_What you have to do_
Check each line of the entries below for the string "Blender"; copy every line where it appears.
--- BEGIN ---
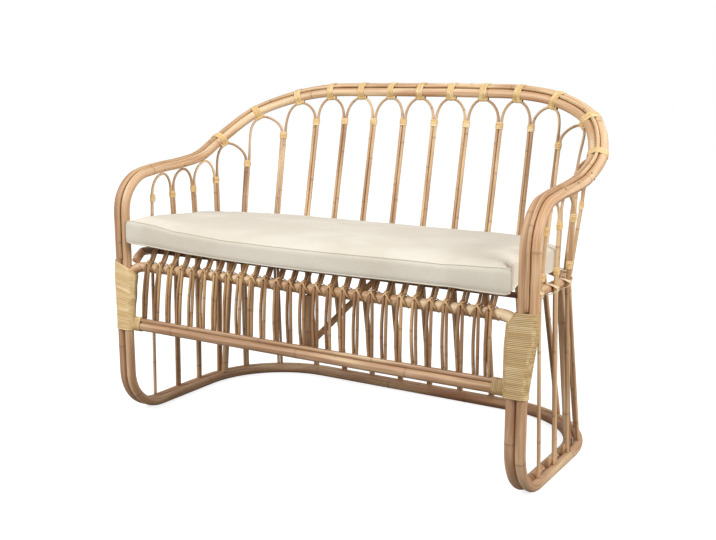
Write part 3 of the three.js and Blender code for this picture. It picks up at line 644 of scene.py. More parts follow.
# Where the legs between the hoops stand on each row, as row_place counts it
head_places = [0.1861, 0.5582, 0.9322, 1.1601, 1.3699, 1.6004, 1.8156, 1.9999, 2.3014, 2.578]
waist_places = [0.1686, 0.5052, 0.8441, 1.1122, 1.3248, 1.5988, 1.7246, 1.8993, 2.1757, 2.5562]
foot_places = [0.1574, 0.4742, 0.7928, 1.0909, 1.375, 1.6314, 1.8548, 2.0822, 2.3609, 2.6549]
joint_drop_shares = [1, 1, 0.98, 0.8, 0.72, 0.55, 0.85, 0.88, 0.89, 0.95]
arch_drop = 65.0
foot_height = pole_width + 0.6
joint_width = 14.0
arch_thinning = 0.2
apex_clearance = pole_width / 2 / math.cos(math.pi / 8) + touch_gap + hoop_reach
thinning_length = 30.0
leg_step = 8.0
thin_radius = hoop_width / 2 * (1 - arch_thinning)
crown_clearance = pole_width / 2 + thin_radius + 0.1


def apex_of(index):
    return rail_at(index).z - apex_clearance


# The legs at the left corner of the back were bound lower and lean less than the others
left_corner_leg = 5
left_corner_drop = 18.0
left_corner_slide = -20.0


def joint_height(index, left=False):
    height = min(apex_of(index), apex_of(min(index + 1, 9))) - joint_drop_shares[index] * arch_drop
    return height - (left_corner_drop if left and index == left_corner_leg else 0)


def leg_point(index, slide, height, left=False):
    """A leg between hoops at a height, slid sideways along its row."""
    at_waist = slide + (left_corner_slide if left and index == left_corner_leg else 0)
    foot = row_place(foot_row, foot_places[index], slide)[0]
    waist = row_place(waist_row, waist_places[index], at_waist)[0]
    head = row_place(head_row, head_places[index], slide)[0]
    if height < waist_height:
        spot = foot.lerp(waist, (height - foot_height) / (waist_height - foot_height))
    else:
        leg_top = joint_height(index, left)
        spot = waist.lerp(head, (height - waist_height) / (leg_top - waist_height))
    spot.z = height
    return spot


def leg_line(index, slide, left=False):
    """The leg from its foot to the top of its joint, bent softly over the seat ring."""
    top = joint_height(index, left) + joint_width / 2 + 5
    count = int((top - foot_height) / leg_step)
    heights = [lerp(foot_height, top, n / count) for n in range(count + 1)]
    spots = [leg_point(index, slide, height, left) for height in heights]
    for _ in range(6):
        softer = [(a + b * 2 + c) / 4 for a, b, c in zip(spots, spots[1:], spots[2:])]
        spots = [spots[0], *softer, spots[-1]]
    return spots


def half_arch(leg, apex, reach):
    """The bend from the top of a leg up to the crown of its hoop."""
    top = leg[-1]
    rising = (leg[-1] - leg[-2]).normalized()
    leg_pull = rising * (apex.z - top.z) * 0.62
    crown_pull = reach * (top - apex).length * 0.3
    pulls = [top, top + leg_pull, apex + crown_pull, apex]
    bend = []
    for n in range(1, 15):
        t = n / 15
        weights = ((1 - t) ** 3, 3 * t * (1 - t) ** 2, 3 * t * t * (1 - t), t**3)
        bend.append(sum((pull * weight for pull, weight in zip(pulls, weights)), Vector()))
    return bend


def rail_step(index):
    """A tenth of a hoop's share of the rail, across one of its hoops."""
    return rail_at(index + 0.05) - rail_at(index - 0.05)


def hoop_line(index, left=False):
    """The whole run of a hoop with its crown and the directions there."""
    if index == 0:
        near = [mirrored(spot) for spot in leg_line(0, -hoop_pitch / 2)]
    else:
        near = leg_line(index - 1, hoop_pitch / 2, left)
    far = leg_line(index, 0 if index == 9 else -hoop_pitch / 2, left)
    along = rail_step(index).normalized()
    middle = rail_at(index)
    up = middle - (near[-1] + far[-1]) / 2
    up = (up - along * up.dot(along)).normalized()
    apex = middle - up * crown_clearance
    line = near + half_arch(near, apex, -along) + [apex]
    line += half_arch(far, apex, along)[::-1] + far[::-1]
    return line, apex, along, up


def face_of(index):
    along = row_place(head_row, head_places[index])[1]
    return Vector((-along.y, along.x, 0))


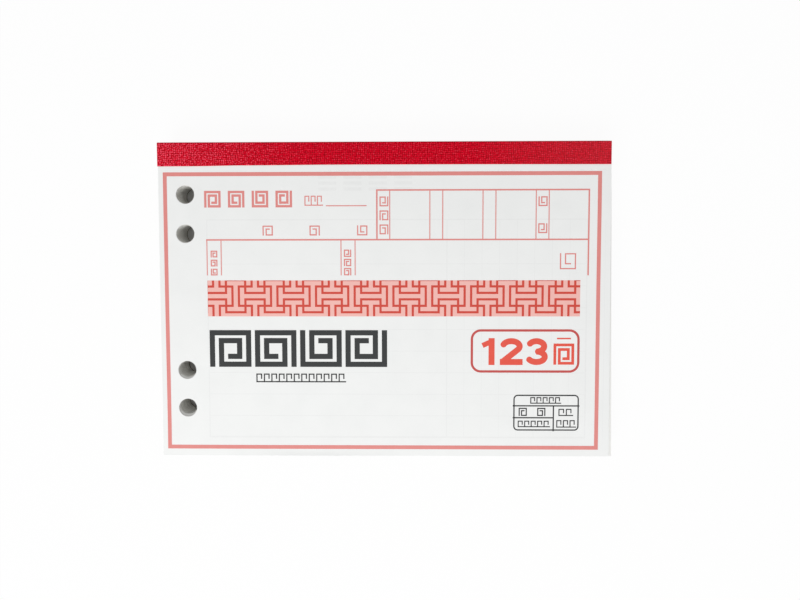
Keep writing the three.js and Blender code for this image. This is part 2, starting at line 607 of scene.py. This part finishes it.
--- END ---
_Answer to this problem_
Write part 3 of the three.js and Blender code for this picture. It picks up at line 644 of scene.py. More parts follow.
Keep writing the three.js and Blender code for this image. This is part 2, starting at line 607 of scene.py. This part finishes it.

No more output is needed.